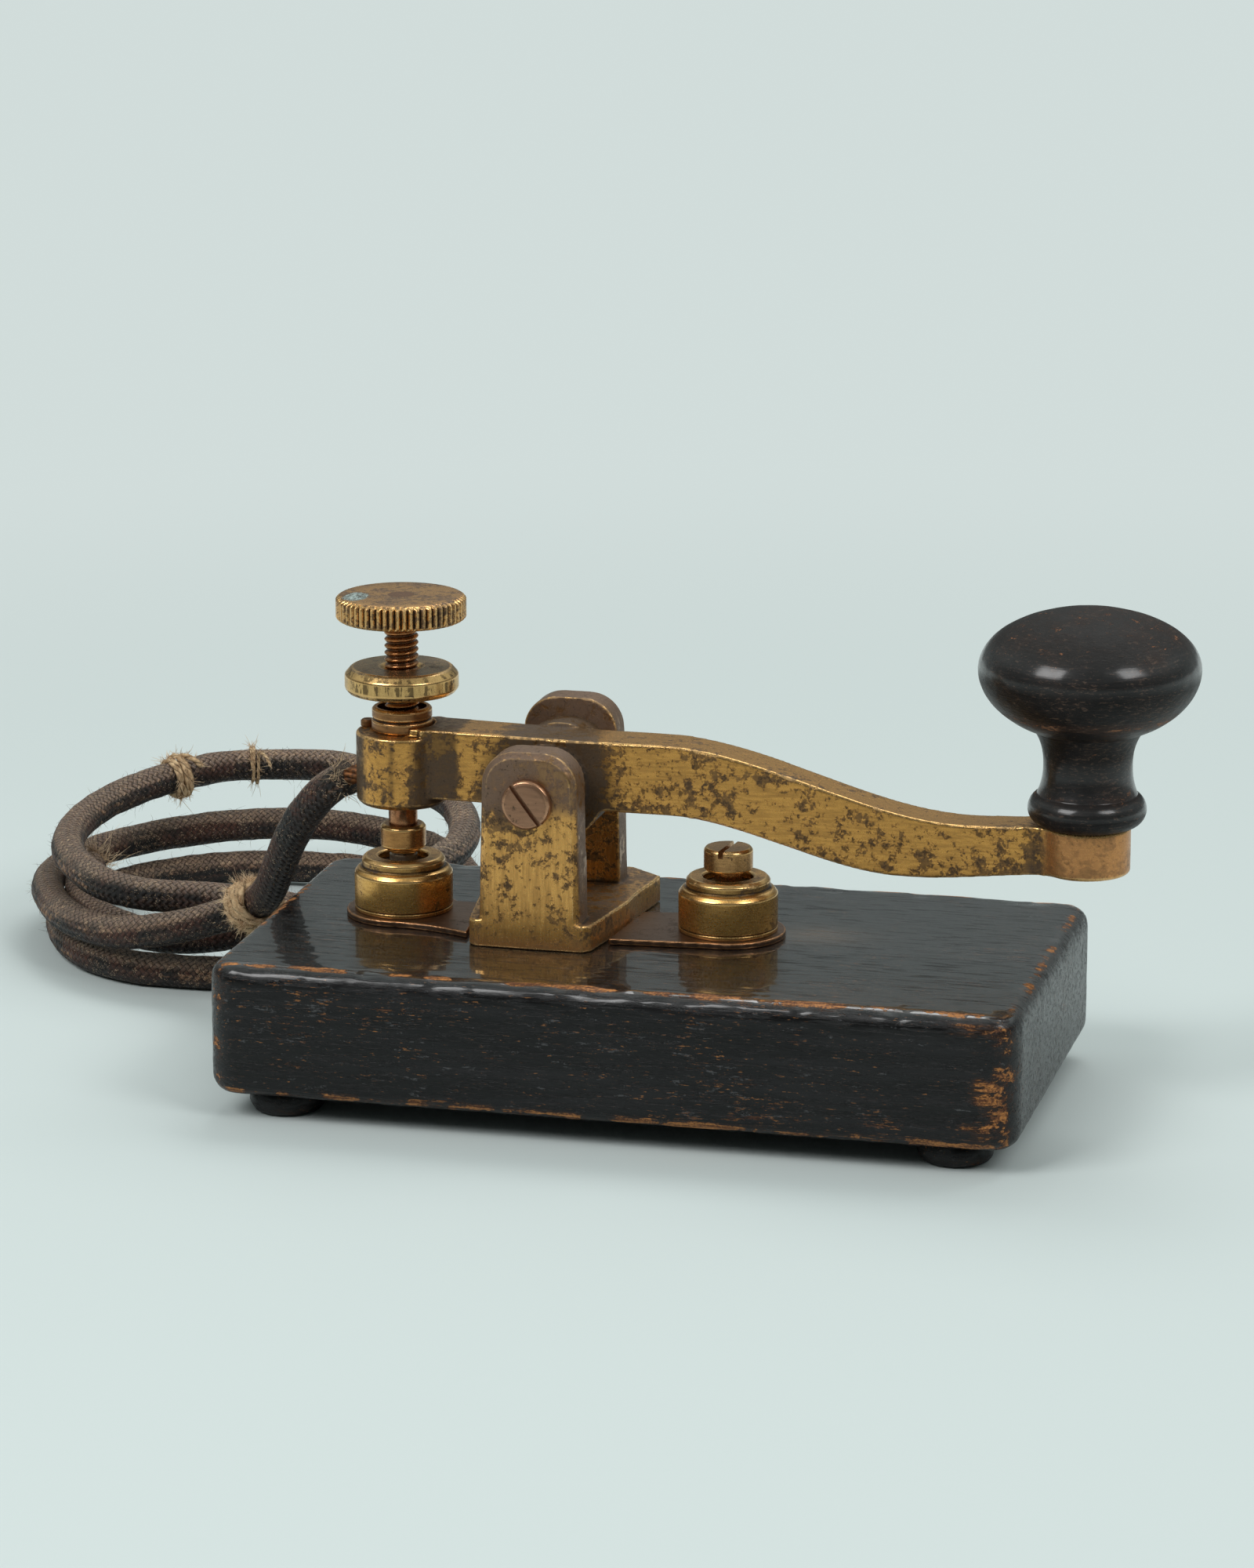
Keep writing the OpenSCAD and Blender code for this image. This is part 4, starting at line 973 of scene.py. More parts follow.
def knob_outline():
    bowl_drop = 0.45 * WIDE_H
    bowl_a = -math.acos((NECK_R + 1.8) / KNOB_R)
    bowl_z = WIDE_H + bowl_drop * math.sin(bowl_a)
    neck_z = BEAD_H + 5
    line = [(0, 0), (BEAD_R - BEAD_H / 2, 0)]
    line += arc(BEAD_R - BEAD_H / 2, BEAD_H / 2, BEAD_H / 2, -75, 62, 16)
    for z in np.linspace(BEAD_H, bowl_z, 22):
        low = (neck_z - z) / (neck_z - BEAD_H)
        high = (z - neck_z) / (bowl_z - neck_z)
        line.append((NECK_R + (0.9 * low**2.2 if low > 0 else 1.8 * high**2.4), z))
    for k in range(1, BOWL_STEPS + 1):
        a = bowl_a * (1 - k / BOWL_STEPS)
        line.append((KNOB_R * math.cos(a), WIDE_H + bowl_drop * math.sin(a)))
    for k in range(1, CROWN_STEPS):
        a = math.pi / 2 * k / CROWN_STEPS
        line.append((KNOB_R * math.cos(a), WIDE_H + (KNOB_H - WIDE_H) * math.sin(a)))
    return line + [(0, KNOB_H)]


def push_out(piece, heights):
    """Moves each point along its normal, by heights in millimetres."""
    move_points(piece, points_of(piece) + normals_of(piece) * (heights * MM)[:, None])


knob = turned("knob_turned", knob_outline(), foot_of("knob"), ease=0.12, sides=160)
knob_points = points_of(knob)
rings = lumps(knob_points * np.array((1, 1, 0.25)), 1.6 * MM, 6)
push_out(knob, 0.10 * lumps(knob_points, 11 * MM, 5) + 0.035 * rings)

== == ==

• [The problem]
Quote the entire listing above exactly.

• [Answer]
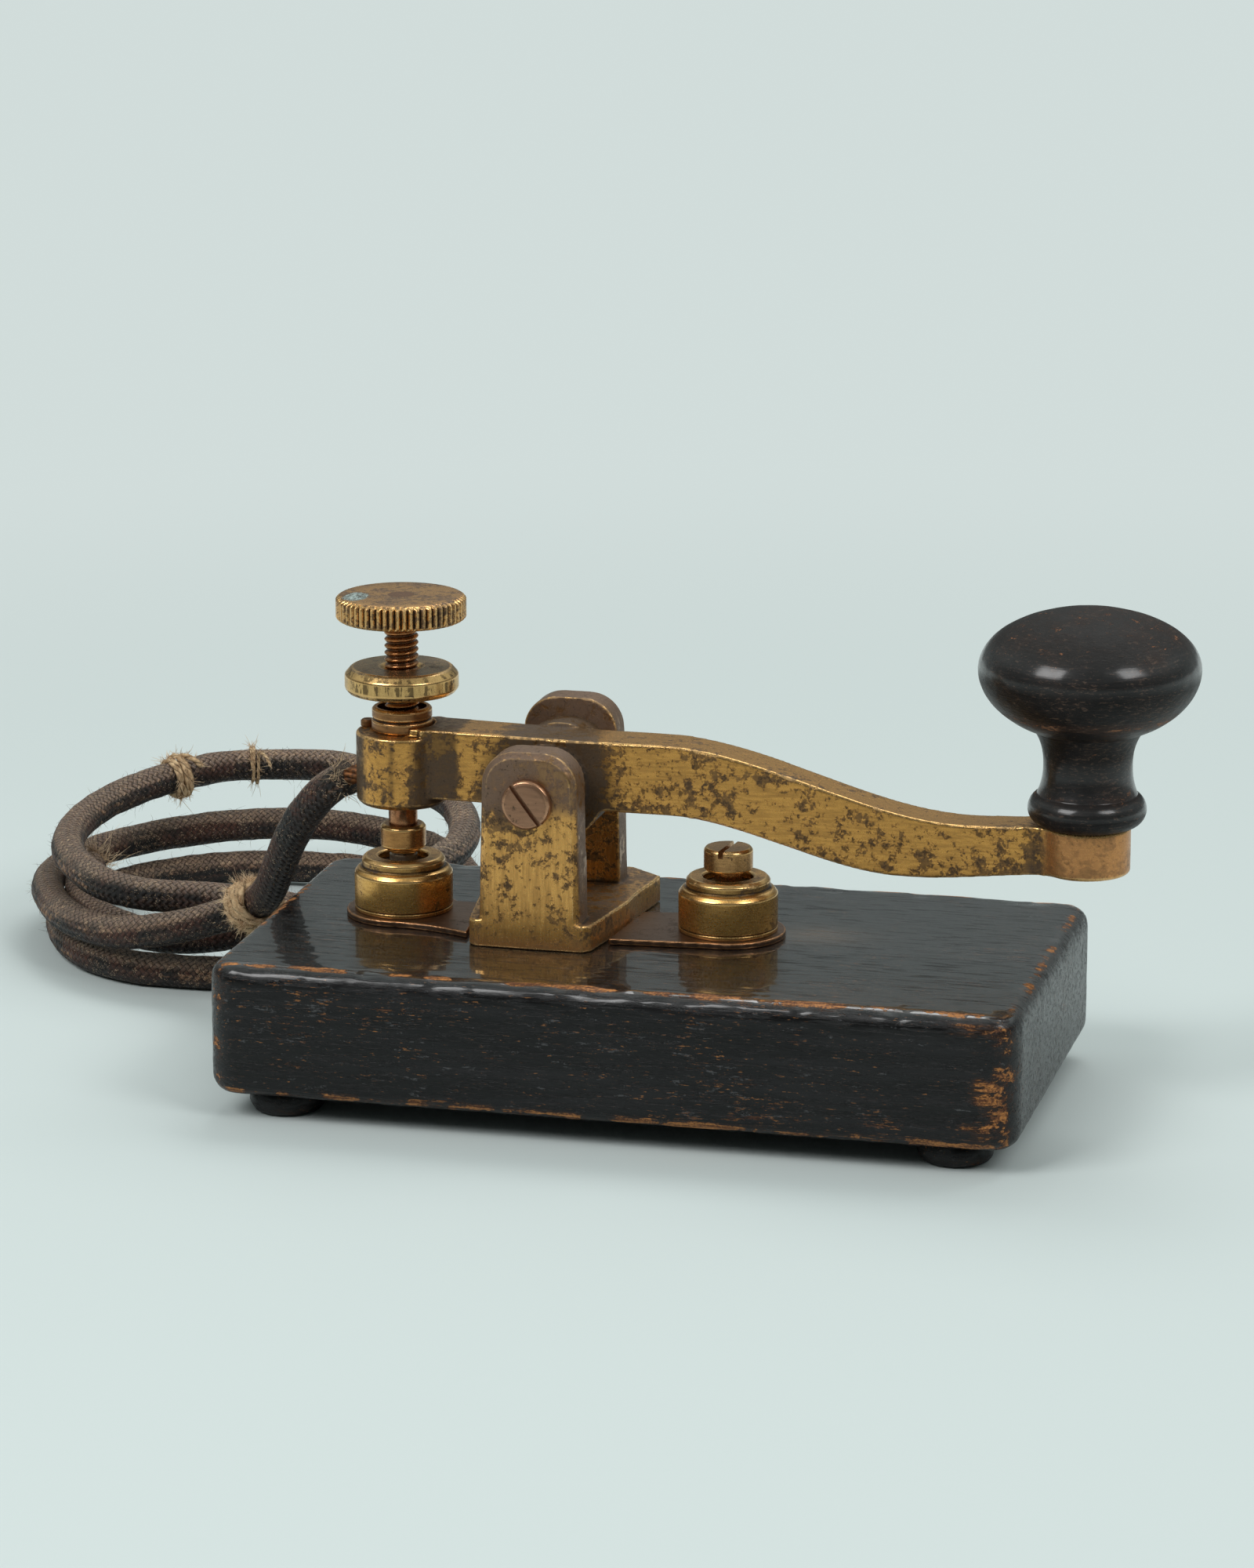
Keep writing the OpenSCAD and Blender code for this image. This is part 4, starting at line 973 of scene.py. More parts follow.
def knob_outline():
    bowl_drop = 0.45 * WIDE_H
    bowl_a = -math.acos((NECK_R + 1.8) / KNOB_R)
    bowl_z = WIDE_H + bowl_drop * math.sin(bowl_a)
    neck_z = BEAD_H + 5
    line = [(0, 0), (BEAD_R - BEAD_H / 2, 0)]
    line += arc(BEAD_R - BEAD_H / 2, BEAD_H / 2, BEAD_H / 2, -75, 62, 16)
    for z in np.linspace(BEAD_H, bowl_z, 22):
        low = (neck_z - z) / (neck_z - BEAD_H)
        high = (z - neck_z) / (bowl_z - neck_z)
        line.append((NECK_R + (0.9 * low**2.2 if low > 0 else 1.8 * high**2.4), z))
    for k in range(1, BOWL_STEPS + 1):
        a = bowl_a * (1 - k / BOWL_STEPS)
        line.append((KNOB_R * math.cos(a), WIDE_H + bowl_drop * math.sin(a)))
    for k in range(1, CROWN_STEPS):
        a = math.pi / 2 * k / CROWN_STEPS
        line.append((KNOB_R * math.cos(a), WIDE_H + (KNOB_H - WIDE_H) * math.sin(a)))
    return line + [(0, KNOB_H)]


def push_out(piece, heights):
    """Moves each point along its normal, by heights in millimetres."""
    move_points(piece, points_of(piece) + normals_of(piece) * (heights * MM)[:, None])


knob = turned("knob_turned", knob_outline(), foot_of("knob"), ease=0.12, sides=160)
knob_points = points_of(knob)
rings = lumps(knob_points * np.array((1, 1, 0.25)), 1.6 * MM, 6)
push_out(knob, 0.10 * lumps(knob_points, 11 * MM, 5) + 0.035 * rings)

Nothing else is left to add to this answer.